Dieser Kran wiegt 1000 Tonnen, seine einzelnen Teile wurden in 40 Lkw-Ladungen in die Steiermark gebracht. Um ihn überhaupt aufstellen zu können, musste der Boden verdichtet werden. "Die Anforderungen sind höher als bei einer Autobahn", vergleicht Premm.

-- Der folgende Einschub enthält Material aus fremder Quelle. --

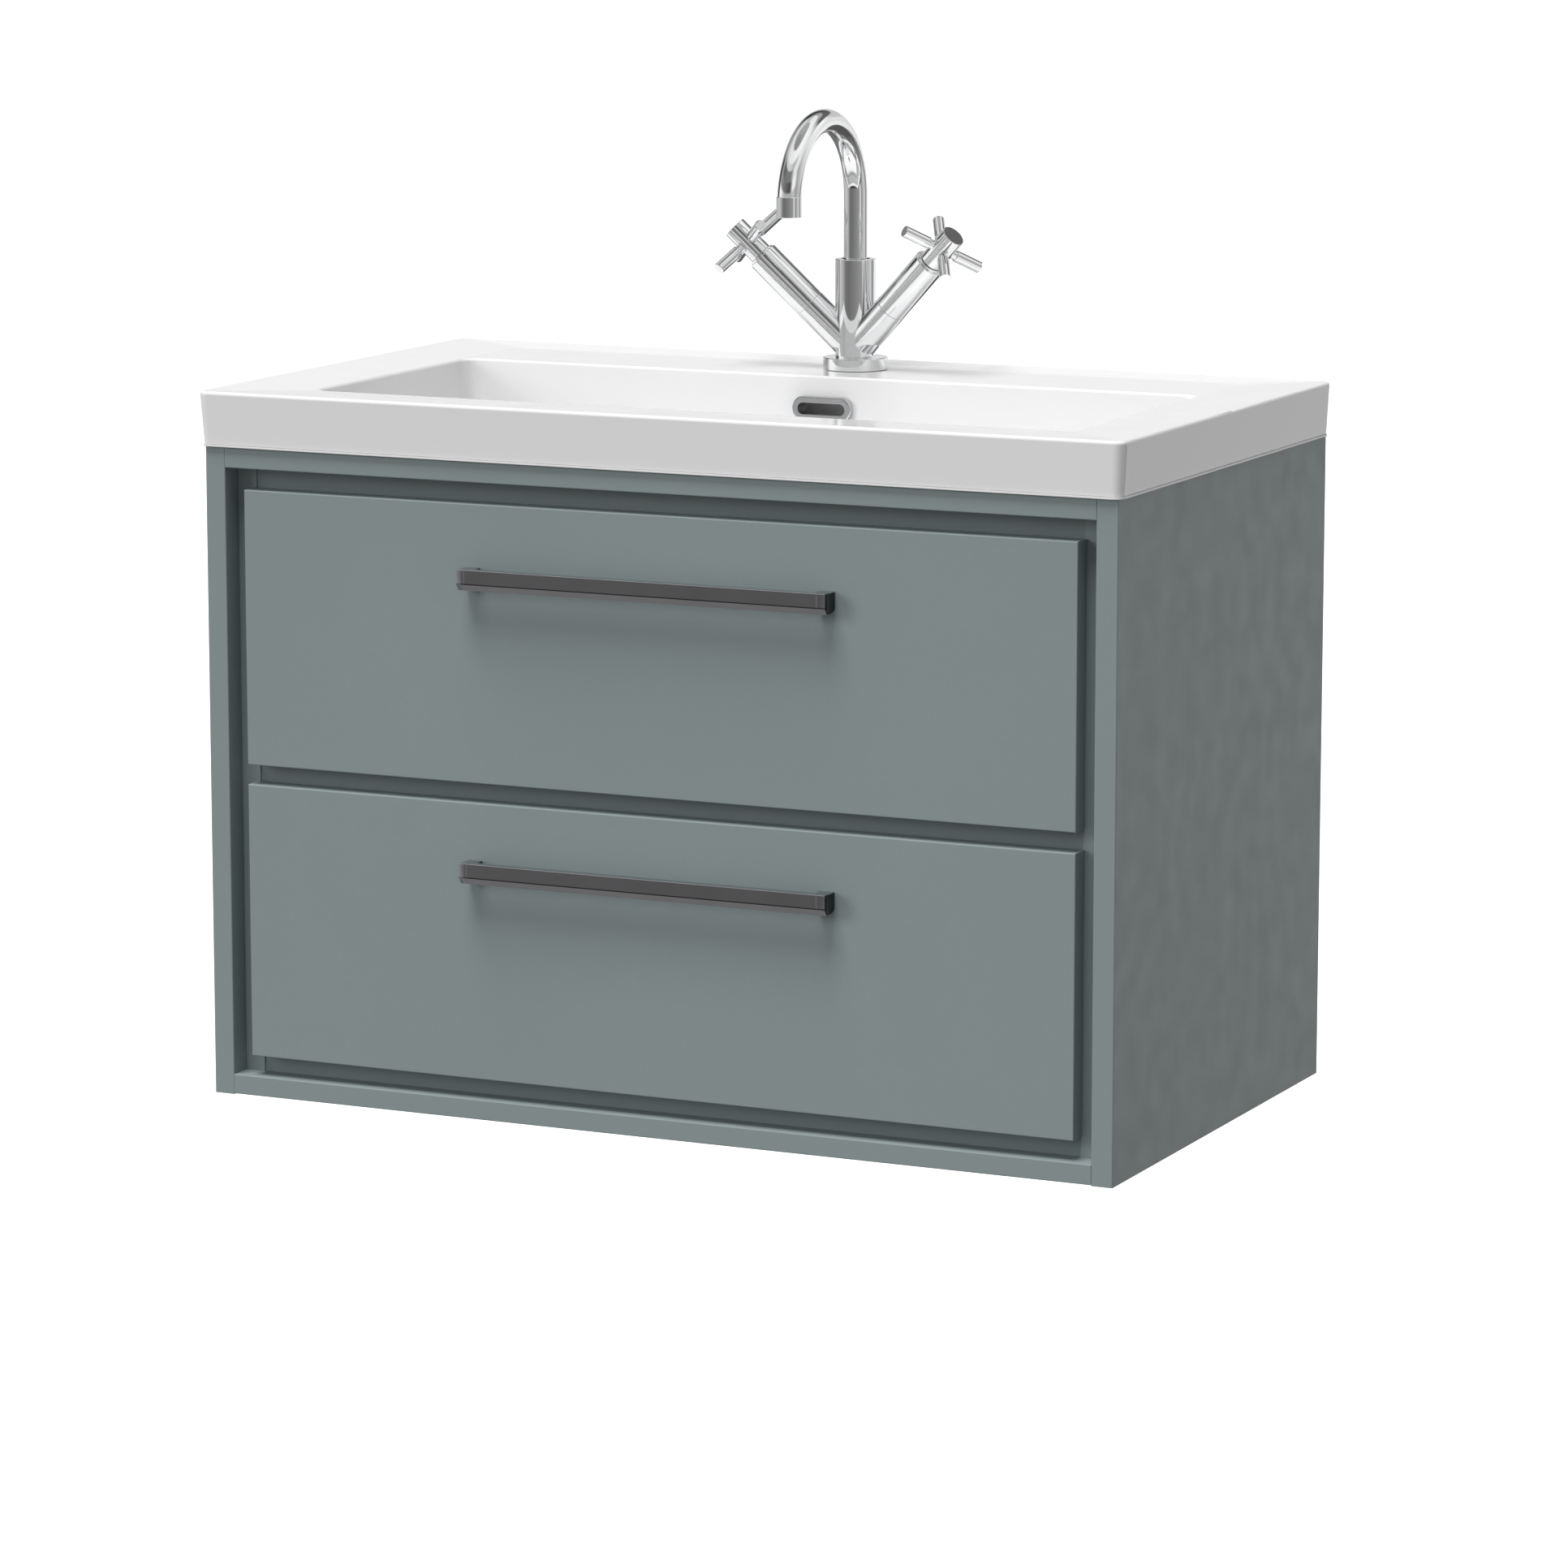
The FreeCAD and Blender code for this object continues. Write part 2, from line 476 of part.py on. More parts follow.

In einem Korb geht es an die Spitze des Kamins, so einer, wie man ihn von der Fensterreinigung an hohen Gebäuden kennt. Die Fahrt im Krankorb dauert knapp vier Minuten, dann muss Luef auf eine Plattform umsteigen. Doppelt gesichert mit Gurt geht es an die Arbeit: Luef ist Dachdecker und Spengler, mit einem Schneidbrenner wird der Mast durchtrennt. "In der Höhe arbeite ich zum ersten Mal", betont der 32-Jährige, zuvor waren 85 Meter sein Maximum.
Absolut schwindelfrei
Höhenzulage gibt es für die Facharbeiter, die sich diese Tätigkeit zutrauen. "Ums Geld geht’s da aber gar nicht", versichert Luef. "Das Interessante ist einfach der Arbeitsplatz." Um zu testen, ob ein Bewerber geeignet ist, lässt ihn Firmenchef Peter Eibisberger ganz nach oben fahren. "Manche sagen dann gleich, ,Danke, nein, geht nicht’." Absolut schwindelfrei zu sein und keine Angst vor großen Höhen zu haben sind ein Muss bei dem Job.
Ein Muss ist auch die Sicherheit. Ein Industriekletterer steht bereit, um Arbeiter im Ernstfall bergen zu können. Täglich lässt sich Projektleiter Premm Wetterberichte der Zentralanstalt für Meteorologie und Geodynamik geben. "Diese Arbeit ist witterungsabhängig. Zu starker Wind geht gar nicht." Ab 30 km/h Windgeschwindigkeit ist dieser Job nicht möglich. Sollte Sturm aufkommen, gibt es ein Notfallszenario: Die Fläche ist groß genug, um den Arm des Raupenkrans auf den Boden legen zu können, doch allein das dauert rund vier Stunden.